The layout consists of a fictitious Museum of Transport situated in the regenerated former dockland of an English town. Railway exhibits are housed in a purpose-built Railway Gallery where may be found historic and unusual locomotives, carriages, signals, models and other railway artefacts.
Electric tramcars operate on a double track around part of the layout that also includes the Road Gallery housing an extensive collection of classic motor vehicles, and the Tramway Depot. A Miniature Railway (based on 2mm track) operates around this area and beyond.
A deep-water dock features maritime exhibits including the steam paddle-driven tug PS Eric Cope and the restored ‘Clyde Puffer’ Connie. A canal basin is included in this area with working narrow-boats. A ‘green area’ features a bandstand, displays of visiting vintage vehicles, a hot-air balloon and a children’s play area. The line from the engine sheds runs the entire length of the layout and is operated using DC, with many of the locomotives having digitial sound.
The front part of the layout is dominated by an ex-RAF Lancaster Bomber, which performs regular ‘power-up’ demonstrations with sound.
The concept for the layout was born from a desire to create a layout where virtually all types of model may be displayed together with a single theme. The layout is full of varied examples of transport and industrial archaeology items to appeal to everyone.


2mm Scale/’N’ Gauge

Dave Pallant

Coketown is set in the Lancashire town made famous in Charles Dickens’ novel Hard Times. Now, in the 21st century, situated on the West Coast Main Line around 2015, the town has been cleaned up somewhat. Many of the mills and chimneys are gone, replaced by warehouses and shopping areas but some of the old buildings are still left in the town centre near the station. The station was rebuilt in the 1990s but some of the original old parts of the station are left.

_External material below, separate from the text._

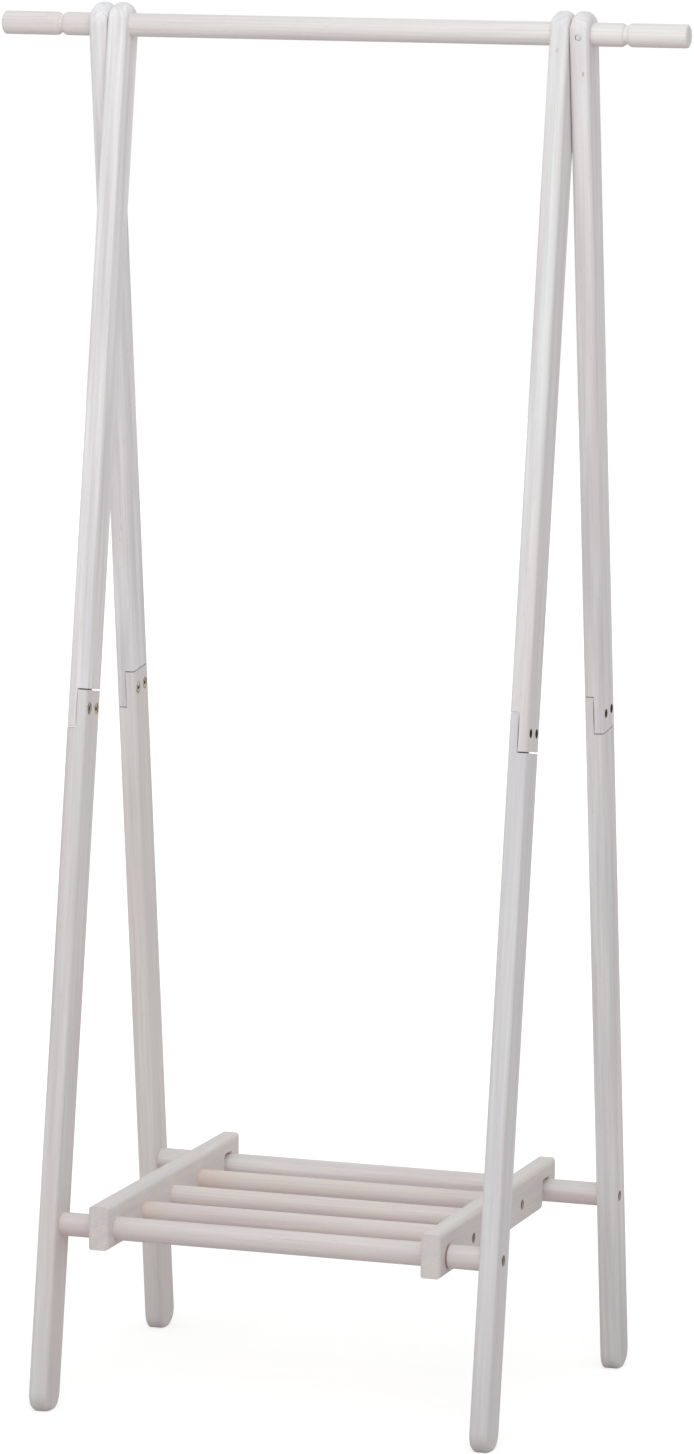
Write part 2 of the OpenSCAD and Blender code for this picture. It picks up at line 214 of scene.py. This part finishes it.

A high level line to the Pennines was closed by Beeching, but the viaduct is now listed and preserved and there are several plans for the line including a cycle path, a tramway or possibly reopening the track. The traffic on the line is predominantly off the West Coast Main Line and is fitted around the Virgin passenger expresses to and from London and Glasgow. Transpennine Express and Northern run local services from the station and London Midland branded services can be seen at certain times during the week.

The yard is still used for container deliveries for a local supermarket distribution warehouse and a scrapyard and there is also a small Network Rail yard for their equipment and their contractors. The coach sidings at the front of the station are for daytime storage of passenger trains between the peak times.

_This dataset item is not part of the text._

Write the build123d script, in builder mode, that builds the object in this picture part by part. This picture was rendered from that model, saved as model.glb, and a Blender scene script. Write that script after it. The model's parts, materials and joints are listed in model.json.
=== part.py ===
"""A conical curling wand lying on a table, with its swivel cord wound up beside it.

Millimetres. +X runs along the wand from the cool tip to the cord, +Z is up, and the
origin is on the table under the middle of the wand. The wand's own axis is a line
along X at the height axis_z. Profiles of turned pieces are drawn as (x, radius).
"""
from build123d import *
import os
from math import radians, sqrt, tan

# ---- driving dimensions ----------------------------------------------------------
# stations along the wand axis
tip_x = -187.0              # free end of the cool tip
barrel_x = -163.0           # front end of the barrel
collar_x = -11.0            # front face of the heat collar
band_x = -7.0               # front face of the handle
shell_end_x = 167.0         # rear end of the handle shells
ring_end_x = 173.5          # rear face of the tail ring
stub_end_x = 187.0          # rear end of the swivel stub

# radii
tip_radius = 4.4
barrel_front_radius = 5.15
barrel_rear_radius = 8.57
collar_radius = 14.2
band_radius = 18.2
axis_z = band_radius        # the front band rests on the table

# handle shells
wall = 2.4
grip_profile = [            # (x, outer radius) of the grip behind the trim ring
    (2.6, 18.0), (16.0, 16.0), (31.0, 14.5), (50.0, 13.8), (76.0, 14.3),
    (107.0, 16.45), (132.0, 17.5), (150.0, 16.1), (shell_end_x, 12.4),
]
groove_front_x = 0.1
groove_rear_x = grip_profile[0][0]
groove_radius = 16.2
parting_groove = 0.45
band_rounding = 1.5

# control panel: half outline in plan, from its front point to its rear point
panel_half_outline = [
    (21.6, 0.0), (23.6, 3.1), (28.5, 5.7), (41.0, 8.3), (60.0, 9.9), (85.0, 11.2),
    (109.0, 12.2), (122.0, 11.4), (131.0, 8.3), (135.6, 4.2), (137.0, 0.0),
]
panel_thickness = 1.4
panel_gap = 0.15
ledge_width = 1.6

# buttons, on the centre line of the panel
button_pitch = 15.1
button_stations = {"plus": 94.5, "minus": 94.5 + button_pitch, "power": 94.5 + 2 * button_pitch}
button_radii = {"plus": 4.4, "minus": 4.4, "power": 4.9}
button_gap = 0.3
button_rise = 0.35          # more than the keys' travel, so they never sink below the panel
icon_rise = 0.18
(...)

The layout is wired for DCC, powered by NCE controllers. Track is Peco code 55 with a mix of wood and concrete sleepers. The points are SEEP motors driven by DCC concepts solenoid drive boards which, in turn, are controlled from a Windows touch screen laptop running JMRI software, which uses the point positions and sensors to set the signals. In addition, there are timers in the control software on the lines leaving the front of the layout so that the signals step down from red after the train has left, back to green through yellow and double yellow over a period of time.

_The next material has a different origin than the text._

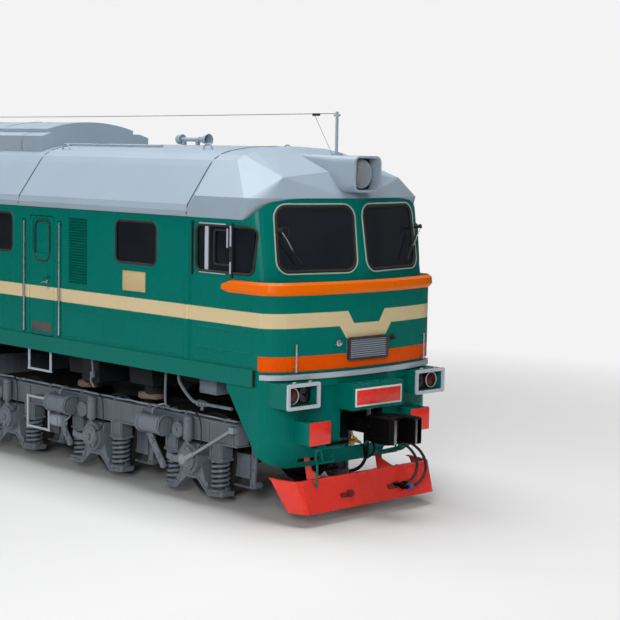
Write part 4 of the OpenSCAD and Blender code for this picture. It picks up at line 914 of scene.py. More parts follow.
COUPLER_Z = h(1.100)
for end, turn in zip(both, ENDS):
    bm = bmesh.new()
    for z in (COUPLER_Z - 0.150, COUPLER_Z + 0.150):
        block(bm, (8.66, -0.183, z - 0.012), (8.95, 0.10, z + 0.012), 0.006)
        block(bm, (8.70, 0.12, z - 0.012), (9.02, 0.292, z + 0.012), 0.006)
    for z in (COUPLER_Z - 0.08, COUPLER_Z + 0.08):
        block(bm, (8.63, 0.255, z - 0.012), (9.00, 0.300, z + 0.012), 0.005)
        block(bm, (8.64, -0.187, z - 0.012), (8.94, -0.165, z + 0.012), 0.005)
    drum(bm, (8.80, 0.00, COUPLER_Z - 0.165), (8.80, 0.00, COUPLER_Z + 0.170), 0.030, bevel=0.005)
    drum(bm, (8.62, -0.215, COUPLER_Z + 0.03), (8.62, -0.150, COUPLER_Z + 0.03), 0.026, bevel=0.004)
    for y in (-0.045, 0.045):
        block(bm, (8.12, y - 0.035, COUPLER_Z + 0.083), (8.46, y + 0.035, COUPLER_Z + 0.100), 0.005)
    bolts(bm, [(x, 0.0, COUPLER_Z + 0.100) for x in (8.16, 8.26, 8.36)], UP, 0.016, 0.014)
    block(bm, (8.46, -0.115, COUPLER_Z - 0.115), (8.52, 0.115, COUPLER_Z + 0.115), 0.012)
    at_end(bm, turn)
    piece(f"{end}_coupler_ribs", bm, black_enamel, f"{end}_coupler", "coupler_black")
    bm = bmesh.new()
    block(bm, (9.006, -0.138, COUPLER_Z - 0.148), (9.0135, -0.092, COUPLER_Z + 0.148), 0.003)
    block(bm, (9.088, 0.150, COUPLER_Z - 0.148), (9.1000, 0.240, COUPLER_Z + 0.148), 0.003)
    at_end(bm, turn)
    piece(f"{end}_coupler_faces", bm, worn_steel, f"{end}_coupler", "coupler_black")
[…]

The catenary has some Dapol individual supports but the majority of the portals are from N Brass kits. The buildings are a mix of kit and off the shelf items with some hand built items and customisation to suit the environment. Stock is mainly Farish and Dapol but much of the newest stock on the layout has come from Ben and Mike at Revolution Trains who I have to thank for producing the Pendolino without which this WCML layout would not be complete!


7mm Scale ‘O’ Gauge

Nigel Adams

This layout is the latest of my micro-layouts and is a model of a small stabling point. I have built a number of small layouts of engine sheds in the past. In common with previous layouts I have built, it has no points at all. As with all my layouts I have concentrated on scenic detail because that is the side of our hobby that attracts me the most. Building micro layouts also means you can quickly complete a layout, have fun with it and move on to another one! This is especially relevant to people like me who enjoy building and completing layouts in a relatively short time.

And also including…

Thomas’ Trackway – ‘G’ Scale/45mm Gauge by Michael Smith

Caroline Castle – ‘N6.5’ Scale (2mm Scale on ’Z’ Gauge track) by Jeremy Mole

All the Fun of the Fair – 4mm Scale/’OO’ Gauge – Team Grantham, second layout from Channel 5’s Great Model Railway Challenge (2019 Finalists)

Tri-ang ‘TT’ – 3mm Scale/’TT’ Gauge by David Lyon

Scenic Demonstrations

  • OO9 Society, West Midlands – display and demonstration
  • Track-building, Scratch-building (both Sat) and Kit-building and 3D Printing (Sun) demonstrations by Leamington & Warwick Model Railway Society
  • Modelling Demonstration by Hornby Collectors’ Club Magazine and BRM’s Phil Parker
  • Scenic Modelling demonstration by John Lloyd of Green Scenes
  • MERG – Model Electronics Railway Group; demonstrating the benefits of membership and some of the ideas in electronics relevant to railway modelling that it has developed over the last 50 years

Clubs and Societies

  • Talyllyn Railway – the pioneers! – Britain’s first heritage railway, opened in 1951, celebrating 70 years of narrow-gauge steam.
  • 6880 Betton Grange Society – building the 81st ‘Grange’ and nearing completion.
  • The London & North Western Railway Society; the society was formed in 1973 and in 2005 achieved charitable status as an Educational Charity with the following objective: “To advance the education of the public in all aspects of the London and North Western Railway, including the study and preservation of information, drawings, photographs, models and other material pertaining to the railway company and related organisations and subjects.” Thus, the Society aims to foster interest in all aspects of the LNWR, its constituent companies and joint lines.